SEXUELLE UND REPRODUKTIVE RECHTE

Schwangerschaftsabbrüche blieben 2016 unter allen Umständen strafbar. Einige Frauen, die sich nach unprofessionellen Abtreibungen wegen Komplikationen medizinisch behandeln ließen, mussten mit strafrechtlicher Verfolgung rechnen, nachdem medizinisches Personal sie bei den Behörden angezeigt hatte.

Im März 2016 billigte die Abgeordnetenkammer ein Gesetz, das Schwangerschaftsabbrüche in Fällen von Vergewaltigung, bei Gefahr für das Leben der Frau und bei schwerer fötaler Missbildung straffrei stellt. Ein Passus, der medizinischem Personal verbot, Frauen anzuzeigen, wurde von den Abgeordneten jedoch abgelehnt und deshalb aus dem Gesetz gestrichen. Die Zustimmung des Senats zu dem Gesetz stand Ende 2016 noch aus.

RECHTE VON LESBEN, SCHWULEN, BISEXUELLEN, TRANSGESCHLECHTLICHEN UND INTERSEXUELLEN

Die Menschenrechtskommission des Senats befürwortete im September 2016 einen Gesetzentwurf zum Recht auf geschlechtliche Identität. Dies bedeutete einen ersten Schritt hin zu einer Verabschiedung des Gesetzes, über das drei Jahre lang debattiert worden war. Ende 2016 stand die Zustimmung des Senats und der Abgeordnetenkammer jedoch noch aus. Laut Gesetzentwurf können transgeschlechtliche Personen über 18 Jahre ihre Geschlechtsidentität amtlich anerkennen lassen, indem sie ihren Namen und ihr Geschlecht in offiziellen Dokumenten durch einen Verwaltungsakt ändern. Bislang ist dafür eine operative Geschlechtsangleichung oder ein ärztliches Gutachten notwendig.

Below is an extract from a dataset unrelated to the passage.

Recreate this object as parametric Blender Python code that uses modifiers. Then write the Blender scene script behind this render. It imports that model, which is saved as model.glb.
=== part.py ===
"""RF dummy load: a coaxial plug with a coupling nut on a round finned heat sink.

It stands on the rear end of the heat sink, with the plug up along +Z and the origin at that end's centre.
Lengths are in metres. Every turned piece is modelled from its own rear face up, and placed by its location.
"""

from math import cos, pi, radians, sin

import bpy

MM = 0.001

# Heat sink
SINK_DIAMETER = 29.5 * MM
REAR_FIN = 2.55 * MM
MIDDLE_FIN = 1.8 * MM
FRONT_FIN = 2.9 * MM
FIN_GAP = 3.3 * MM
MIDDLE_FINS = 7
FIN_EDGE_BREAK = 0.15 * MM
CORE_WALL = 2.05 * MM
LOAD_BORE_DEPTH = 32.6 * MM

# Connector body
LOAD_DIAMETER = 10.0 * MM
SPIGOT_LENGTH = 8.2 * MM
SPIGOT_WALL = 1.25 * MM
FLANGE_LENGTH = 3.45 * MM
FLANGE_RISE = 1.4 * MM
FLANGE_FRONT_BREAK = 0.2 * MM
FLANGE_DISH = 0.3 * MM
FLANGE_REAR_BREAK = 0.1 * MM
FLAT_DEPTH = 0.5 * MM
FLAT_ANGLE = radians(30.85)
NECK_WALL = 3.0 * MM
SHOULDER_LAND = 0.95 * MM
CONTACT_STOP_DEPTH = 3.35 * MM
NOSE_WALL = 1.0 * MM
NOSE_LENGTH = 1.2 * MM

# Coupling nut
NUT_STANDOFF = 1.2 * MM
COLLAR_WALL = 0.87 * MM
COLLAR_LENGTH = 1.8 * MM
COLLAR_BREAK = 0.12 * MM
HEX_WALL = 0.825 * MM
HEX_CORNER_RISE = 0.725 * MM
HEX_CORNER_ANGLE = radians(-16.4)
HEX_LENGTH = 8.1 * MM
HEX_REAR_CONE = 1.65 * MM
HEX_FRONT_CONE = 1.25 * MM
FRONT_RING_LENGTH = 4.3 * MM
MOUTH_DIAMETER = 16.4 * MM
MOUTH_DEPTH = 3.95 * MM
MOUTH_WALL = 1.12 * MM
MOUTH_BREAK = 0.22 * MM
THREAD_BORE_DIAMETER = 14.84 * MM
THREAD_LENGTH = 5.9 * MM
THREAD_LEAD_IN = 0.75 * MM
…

Im Juni 2016 kam es vor der Interamerikanischen Menschenrechtskommission zu einer gütlichen Einigung zwischen der Regierung und drei homosexuellen Paaren, die Beschwerde dagegen eingelegt hatten, dass ihnen ihr Recht auf Heirat verweigert wurde. Bestandteil der Einigung waren politische Maßnahmen, um die Rechte von Lesben, Schwulen, Bisexuellen, Transgeschlechtlichen und Intersexuellen zu stärken. Als ersten Schritt der Umsetzung kündigte die Regierung im August 2016 an, unter Beteiligung der Zivilgesellschaft einen Gesetzentwurf zu erarbeiten, der eine Gleichstellung bezüglich des Rechts auf Eheschließung gewährleisten soll.